SG-1000 Intermittently Losing Internet Connection, Human-Intervention Required
-
Hi guys
I bought an SG-1000 a couple of months ago, and it's my first experience with pfSense. It's been great, and I love it, apart from one issue I've been having:
Every so often (typically two to three times a day at seemingly fairly random times), I lose internet connectivity on all devices. Also, the web interface of the gateway is inacessible.
So far, the only resolution has been to either, re-plug WAN, re-plug LAN, or power cycle the unit, after which the internection connection is restored and the GUI is accessible. The connection never comes back on its own if I don't do one of those.
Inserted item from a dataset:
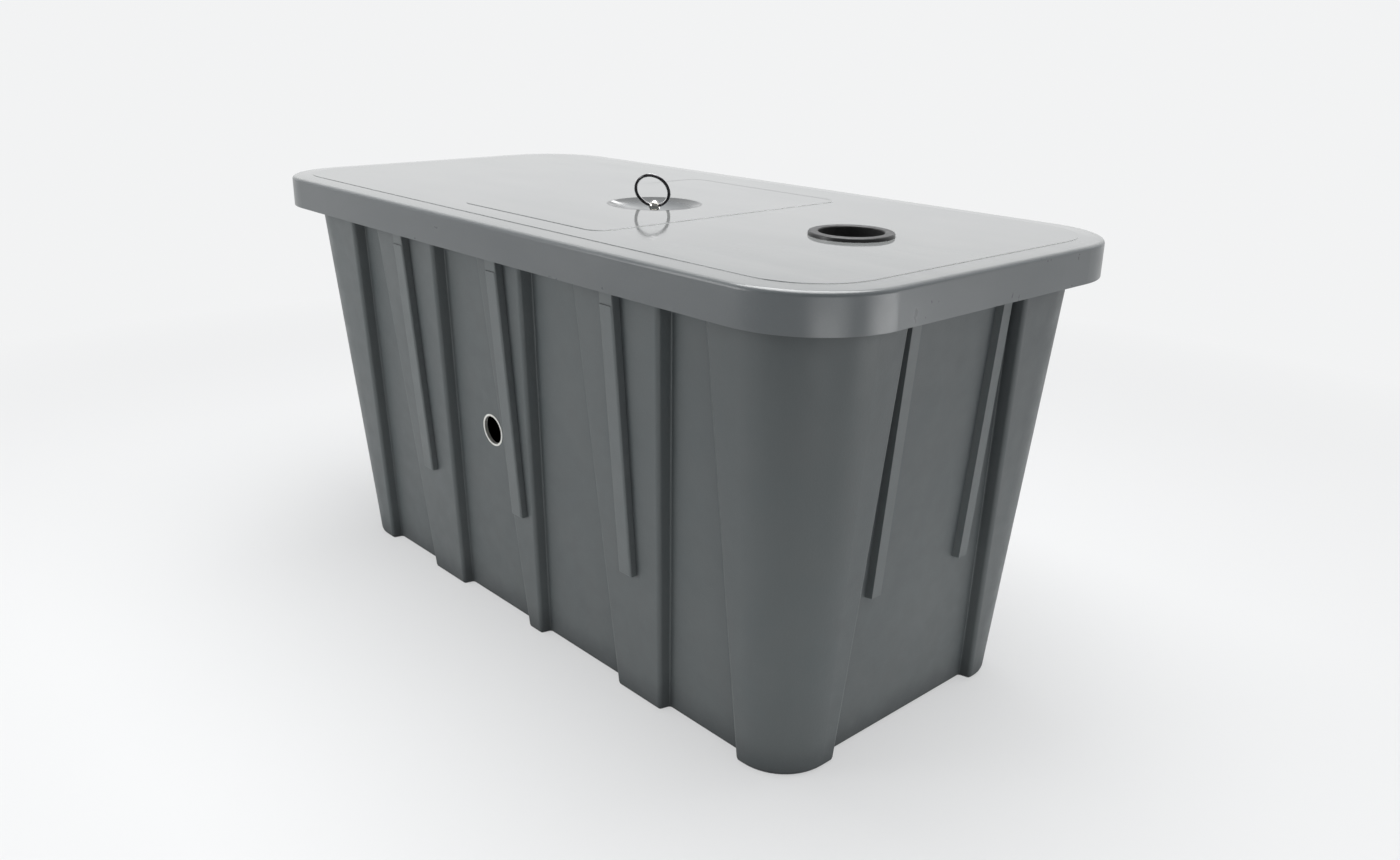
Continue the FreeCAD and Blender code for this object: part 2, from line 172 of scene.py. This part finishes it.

Not that it always shows errors in the web GUI, but the ones that have come up recently after regaining access to the GUI state "(pf_busy) PF was wedged/busy and has been reset", and "(Filter Reload) There were error(s) loading the rules: pfctl: DIOCXCOMMIT: Device busy - The line in question reads 0." (I took out the square brackets around the zero so it didn't mess up in the forum HTML)
I've seen other forum and reddit threads with similar issues suggesting that disabling gateway monitoring does the trick. Or that a switch inbetween the modem and gateway can sort it. I've done both, but have still been experiencing the problem. I'm trying to keep power usage down where possible, so I'd like to avoid the need for a switch inbetween the two, anyway.
I've also temporarily switched from using my ISP's modem to a Draytek Vigor 130, but no difference.
I've been making sure to install updates very often (typically at least once per week), as 2.4 was in beta. I'm now on 2.4.0-RC since yesterday.
I'm running some very specific Firewall rules to whitelist certain external IP alias groups on certain ports. I've also recently installed pfBlockerNG, though haven't edited anything with that since the install.
My connection speed is about 75Mbps, and at times I can have multiple devices maxing out the bandwidth with different protocols. I've noticed that the CPU usage can sometimes remain between 90%-100% - wondering if it the device just isn't able to cope with the throughput?
I'm afraid because of my noobness with pfSense, I'm not sure where best to look in logs to check what's been happening. If anyone is able to suggest what next steps to investigate, that would be much appreciated, thanks!
-
Please submit a ticket to https://customercare.netgate.com/ and reference this thread.
Thank you.
-
Thanks ivor - ticket submitted.
-
Just wondering if you are using the DNS resolver.
If you are has this been fixed? (I've been seeing the same issues for a long time, it recently got much worse)
Be good to know! -
Hey deadmalc.
I'm not using pfSense's inbuilt DNS resolver, no. Instead, I have the DNS for the network set to a local IP (which is a Pi-hole device).
The issue isn't resolved yet, but I need to get back to the support chaps with more info - they're waiting on me :)
I updated to the latest release last night, but the issue is still present.
I have wondered if the issue has something to do with clients coming and going on and off the network as the issue seems to occur roughly when someone arrives in the building, a device comes online or a device goes offline. But that could just be me imagining things.
I'm using a Netgear router in WAP mode as my access point, and am replacing that next week. Several reasons for doing so, but will be another thing ruled out if the issue still persists afterwards.
I'll post back here if there are any developments!
-
For deadmalc and anyone that has a similar issue, I can gladly report that removing the Netgear (and a Linsksys AP) from the network immediately resolved the issue!
I actually removed both APs at the same time and haven't yet reinstated either one to fully test which was causing the issue, as I'm still getting used to having 24/7 internet access :)
The Netgear was an R7500 running in AP mode. I have replaced it with a UniFi AP, and the issue with the SG-1000 has not happened since - well over a week now.
I assume the SG-1000 was being flooded with some kind of packets or traffic from the Netgear, causing it to fail. Hope this info helps.
-
Thanks for that. I have a similar setup.R8000 in AP MODE.
since I've stopped using the resolver and switching to the forwarder I've not had any issues. However I think your diagnosis makes sense.
Once I get the funds a proper nas and Wi-Fi ap will be on the cards.
Seems really weird tbh. But I'm glad pfsense isn't at fault.Thanks for the update
-
Aha, that's interesting that you also have a Netgear in AP mode.
When you mentioned it before, I didn't fully understand the resolver/forwarder setup.
I've checked mine, and the resolver is turned on though I don't actually use it, since all the devices on my network are using my Pi-hole for DNS, set either manually on each device or via DHCP.
I guess it could probably have both the resolver and forwarder completely off. Glad you've found a way around it.